Start of EXTRACTED INFORMATION

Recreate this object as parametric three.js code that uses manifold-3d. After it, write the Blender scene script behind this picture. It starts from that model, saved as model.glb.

End of EXTRACTED INFORMATION
Start of EXTRACTED INFORMATION

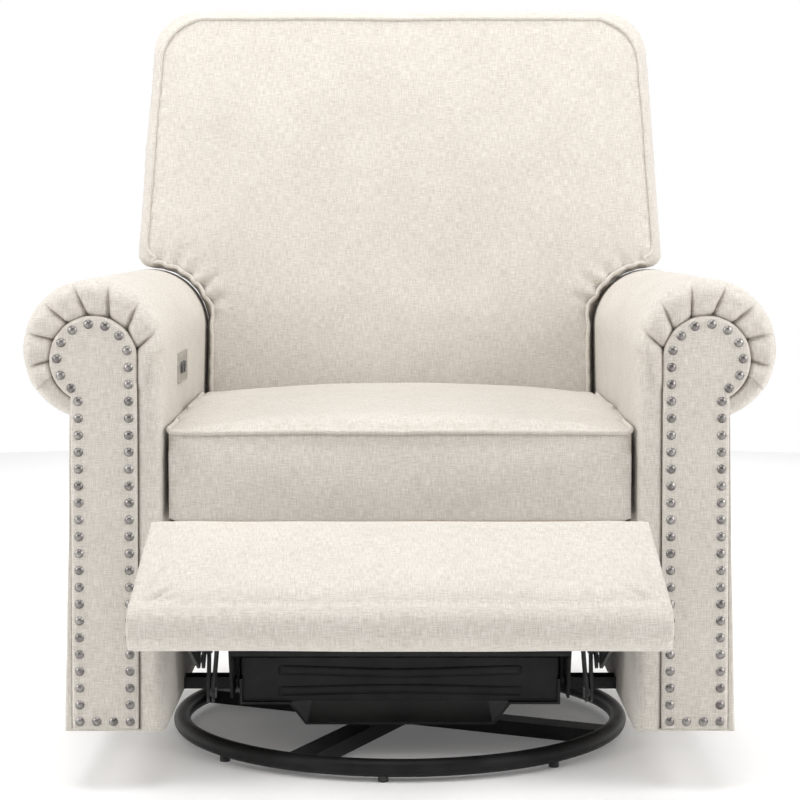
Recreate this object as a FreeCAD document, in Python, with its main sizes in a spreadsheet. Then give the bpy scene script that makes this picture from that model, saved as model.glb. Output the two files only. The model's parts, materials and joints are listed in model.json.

End of EXTRACTED INFORMATION
Start of EXTRACTED INFORMATION

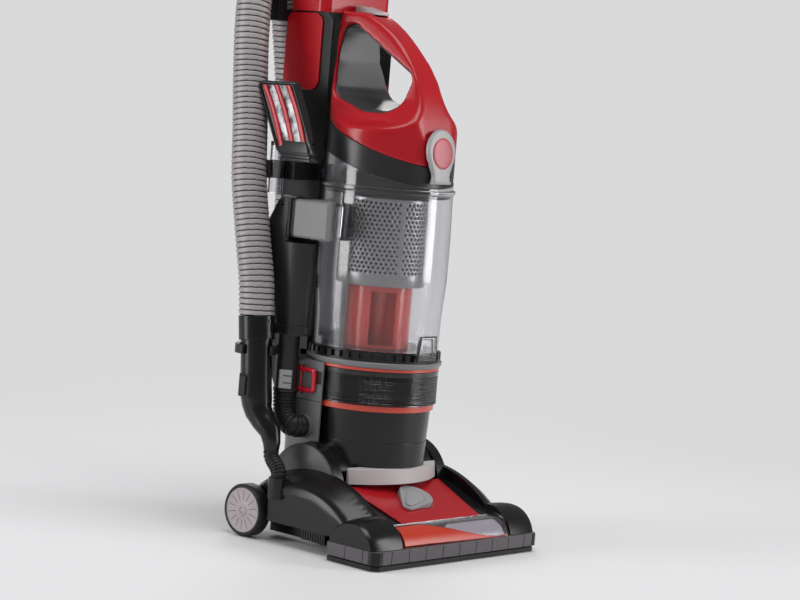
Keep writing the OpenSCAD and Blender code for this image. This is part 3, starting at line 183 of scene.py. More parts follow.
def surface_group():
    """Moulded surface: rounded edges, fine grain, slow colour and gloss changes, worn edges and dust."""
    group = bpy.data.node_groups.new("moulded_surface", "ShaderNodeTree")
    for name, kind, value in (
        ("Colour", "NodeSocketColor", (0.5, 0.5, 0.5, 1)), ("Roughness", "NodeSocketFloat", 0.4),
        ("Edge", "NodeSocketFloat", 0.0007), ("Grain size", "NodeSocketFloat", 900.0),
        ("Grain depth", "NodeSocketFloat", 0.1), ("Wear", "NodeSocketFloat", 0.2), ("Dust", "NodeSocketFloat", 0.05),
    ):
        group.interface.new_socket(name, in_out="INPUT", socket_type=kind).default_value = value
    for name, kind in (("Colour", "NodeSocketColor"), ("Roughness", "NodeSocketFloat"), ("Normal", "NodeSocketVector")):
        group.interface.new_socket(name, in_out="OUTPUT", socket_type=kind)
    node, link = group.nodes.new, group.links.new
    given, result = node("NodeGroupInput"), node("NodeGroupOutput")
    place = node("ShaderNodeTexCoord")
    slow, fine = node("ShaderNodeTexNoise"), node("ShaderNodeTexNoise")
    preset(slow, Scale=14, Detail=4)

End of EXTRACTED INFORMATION

TASK BRIEF: Check each line above for the word "picture" and copy the ones that have it.

EXPECTED OUTPUT:
Recreate this object as parametric three.js code that uses manifold-3d. After it, write the Blender scene script behind this picture. It starts from that model, saved as model.glb.
Recreate this object as a FreeCAD document, in Python, with its main sizes in a spreadsheet. Then give the bpy scene script that makes this picture from that model, saved as model.glb. Output the two files only. The model's parts, materials and joints are listed in model.json.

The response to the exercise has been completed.